Are we talking the about the little spark that occurs when the prongs are inserted into the receptacle's contacts? If so, this is normal. The adapter contains either a transformer or solid state power supply, and it does draw *some* current when it is in use / plugged in.

Not sure about the interference problem.


----------



## goose134 (Nov 4, 2007)

As stated before, the small spark is normal. Try plugging it in to various outlets around the house to satisfy yourself. 
As for the interference, I've never run into this with a laptop, but other devices have created interference on affiliated circuits. Try plugging a cordless tool charger and a radio into the same circuit. Tremendous static.
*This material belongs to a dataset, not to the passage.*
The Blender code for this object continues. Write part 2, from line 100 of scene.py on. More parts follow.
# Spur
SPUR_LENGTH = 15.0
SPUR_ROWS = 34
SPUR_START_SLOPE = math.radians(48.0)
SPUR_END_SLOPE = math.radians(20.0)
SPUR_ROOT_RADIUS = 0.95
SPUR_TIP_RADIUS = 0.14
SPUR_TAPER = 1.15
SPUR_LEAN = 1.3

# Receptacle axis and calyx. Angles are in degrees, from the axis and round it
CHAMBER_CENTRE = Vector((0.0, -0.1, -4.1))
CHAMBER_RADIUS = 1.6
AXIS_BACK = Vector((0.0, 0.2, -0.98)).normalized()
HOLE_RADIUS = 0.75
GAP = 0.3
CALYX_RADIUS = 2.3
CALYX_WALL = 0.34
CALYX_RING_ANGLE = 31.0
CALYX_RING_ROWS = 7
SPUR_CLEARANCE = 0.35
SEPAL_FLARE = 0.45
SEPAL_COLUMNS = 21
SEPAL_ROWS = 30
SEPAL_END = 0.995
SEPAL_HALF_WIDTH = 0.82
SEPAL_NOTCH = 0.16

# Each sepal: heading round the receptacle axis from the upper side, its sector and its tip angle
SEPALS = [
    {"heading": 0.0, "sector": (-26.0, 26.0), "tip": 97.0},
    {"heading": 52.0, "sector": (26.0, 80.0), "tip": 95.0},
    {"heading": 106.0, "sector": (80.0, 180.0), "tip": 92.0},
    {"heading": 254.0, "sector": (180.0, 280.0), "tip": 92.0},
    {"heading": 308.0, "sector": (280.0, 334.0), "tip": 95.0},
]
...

It may have something to do with the transmodal potentiometer. It is a device that clips the waveform on the fifth and seventh hamonic. Unfortunately this is often the same waveform that many variable frequency infindibulators use on household televisions.


----------



## DIYLI (Mar 30, 2008)

Thanks to all for the quick reply. It's a little spark that occurs when the prongs are inserted into the receptacle's contacts. Sounds like its normal. The interference could be because the TV outlet is in line with this other outlet.


----------



## jrclen (Feb 20, 2008)

goose134 said:


> It may have something to do with the transmodal potentiometer. It is a device that clips the waveform on the fifth and seventh hamonic. Unfortunately this is often the same waveform that many variable frequency infindibulators use on household televisions.


Yeah, what he said. :laughing:


----------



## micromind (Mar 9, 2008)

Most of these power supplies are called 'switching' supplies. They basically apply line voltage to the output and switch it off very quickly when the desired voltage is reached. This type of operation tends to distort the waveform of the incoming line. (Harmonics). 
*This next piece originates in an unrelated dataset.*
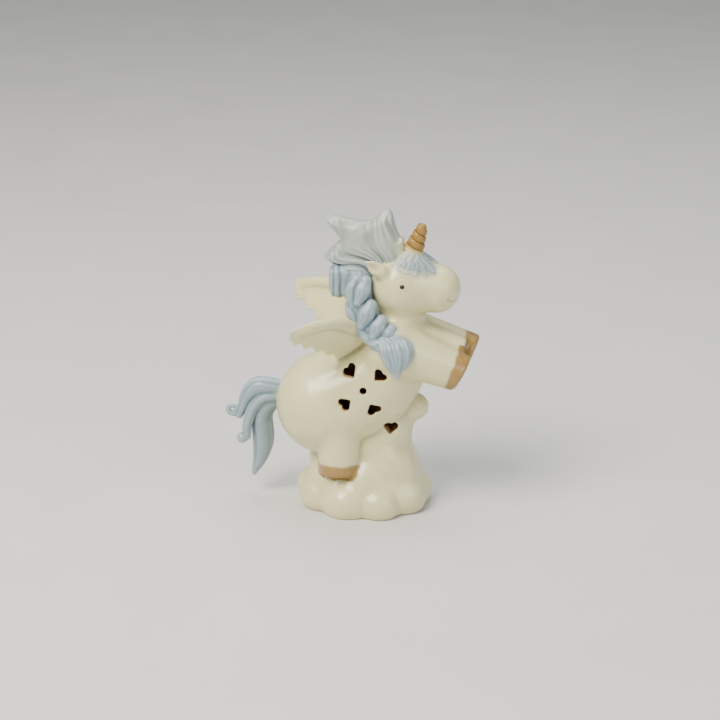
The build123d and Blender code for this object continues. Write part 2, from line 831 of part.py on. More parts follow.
def battery_door():
    """The door: a thin plate with its hinge barrel, latch tongue and grip ribs."""
    plate_bottom = flange_lift
    plate_top = flange_lift + door_thickness
    plate_back = hinge_forward + hinge_radius
    form = block(plate_back, door_front, door_half_width, plate_bottom, plate_top)
    form = fillet(form.edges().filter_by(Axis.Z).sort_by(Axis.X)[-2:], finger_notch_radius / 2)
    for sign in (-1, 1):
        y = sign * (latch_half_width + latch_slit_width / 2)
        slit = Box(2 * latch_slit_length, latch_slit_width, 4 * door_thickness)
        form = form - Pos(door_front, y, plate_bottom) * slit
    plane = Plane(origin=(hinge_forward, 0, hinge_height), z_dir=-side_way)
    arm = block(hinge_forward, plate_back + hinge_radius, knuckle_half_length, 0, 2 * door_thickness)
    arm = arm & block(
        hinge_forward, door_front, door_half_width, hinge_height - hinge_radius, plate_top
    )
    form = form + arm + plane * Cylinder(hinge_radius, 2 * knuckle_half_length)
    return form - plane * Cylinder(hinge_pin_radius + running_gap, 2 * door_half_width)


def hinge_pin():
    """The plain steel pin, pushed in from the right rim."""
    plane = Plane(origin=(hinge_forward, 0, hinge_height), z_dir=-side_way)
    return plane * Cylinder(hinge_pin_radius, 2 * hinge_pin_end)


def switch_case():
    """The small box over the slot, open below for the slider."""
    half_x, half_y = switch_case_width / 2, switch_case_length / 2
    top = floor_top + switch_case_height
    form = block(switch_forward - half_x, switch_forward + half_x, half_y, floor_top, top)
    hollow = block(
        switch_forward - half_x + switch_wall,
        switch_forward + half_x - switch_wall,
        half_y - switch_wall,
        floor_top - overrun,
        top - switch_wall,
    )
    return form - hollow


def switch_slider():
    """The slider: a neck through the flange with a ribbed foot for the fingertip."""
    top = floor_top + switch_case_height - switch_wall - free_gap
    half = slider_width / 2
    form = block(switch_forward - half, switch_forward + half, slider_length / 2, slider_foot, top)
    rib = slider_length / 8
    for i in range(-1, 2):
        at = Pos(switch_forward, i * slider_length / 3, slider_foot)
        form = form - at * Box(2 * slider_width, rib, rib)
    return form


parts = {}
trunk_form = trunk(0)
trunk_hollow = trunk(cast_wall)
head_solid = head_form(0)
port = upright_cylinder(light_port_radius, 0, rump_at.Z)
cloud_solid = cloud()
parts["trunk"] = biggest(trunk_form - trunk_hollow - head_solid - heart_ring() - port)
parts["cloud_base"] = cast_cloud_base(cloud_solid, trunk_form)
parts["head"] = biggest(head_solid - head_form(cast_wall) - trunk_hollow)

hind_root = rump_at + Vector(hind_leg_forward, 0, -hind_leg_sink)
foreleg_rows = {
    "right": (right_foreleg_length, right_foreleg_drop_angle),
    "left": (left_foreleg_length, left_foreleg_drop_angle),
}
fore_root = head_at + Vector(-foreleg_root_behind, 0, -foreleg_root_drop)
for sign, side in ((-1, "right"), (1, "left")):
    out = Vector(0, sign, 0)
    down = -up_way * cos(radians(hind_leg_splay_angle)) + out * sin(radians(hind_leg_splay_angle))
    shank, hoof = leg(
        hind_root + out * hind_leg_side, down, hind_leg_length, hind_leg_root_radius, hind_leg_radius
    )
    parts[f"{side}_hind_leg"] = biggest(shank - trunk_form - cloud_solid)
    parts[f"{side}_hind_hoof"] = biggest(hoof - cloud_solid)
    length, drop_angle = foreleg_rows[side]
    shank, hoof = leg(
        fore_root + out * foreleg_side,
        lean(-drop_angle),
        length,
        foreleg_root_radius,
        foreleg_radius,
    )
    middle_side = block(-mane_reach, 2 * head_length, 2 * rump_radius, 0, 2 * head_at.Z)
    own_side = Pos(0, sign * 2 * rump_radius, 0) * middle_side
    parts[f"{side}_foreleg"] = biggest((shank - trunk_form) & own_side)
    parts[f"{side}_fore_hoof"] = biggest(hoof & own_side)
    parts[f"{side}_ear"] = biggest(ear_form(sign) - head_solid)
    parts[f"{side}_eye"] = biggest(eye_form(sign) - head_solid)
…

To minimize this effect, a capacitor is placed across the input. When initially energized (plugged in) a capacitor is basically a dead short. This causes a huge inrush of current for a VERY short time. Thus the spark. 

Rob


----------



## Duchess576 (Jun 16, 2012)

*Laptop plug*

I get the same small spark when I plug my laptop in, but only when the power cord is attached to the computer. When I plug the cord in first, no spark.


----------



## curiousB (Jan 16, 2012)

goose134 said:


> It may have something to do with the *transmodal potentiometer.* It is a device that clips the waveform on the fifth and seventh *hamonic*. Unfortunately this is often the same waveform that many variable frequency *infindibulators *use on household televisions.


I didn't know it was April 1st.

As said by other all these power supplies are switching. They are regulated by standards to limit their interference, both radiated (through the air) and conducted (through wires). That said they still emit interference.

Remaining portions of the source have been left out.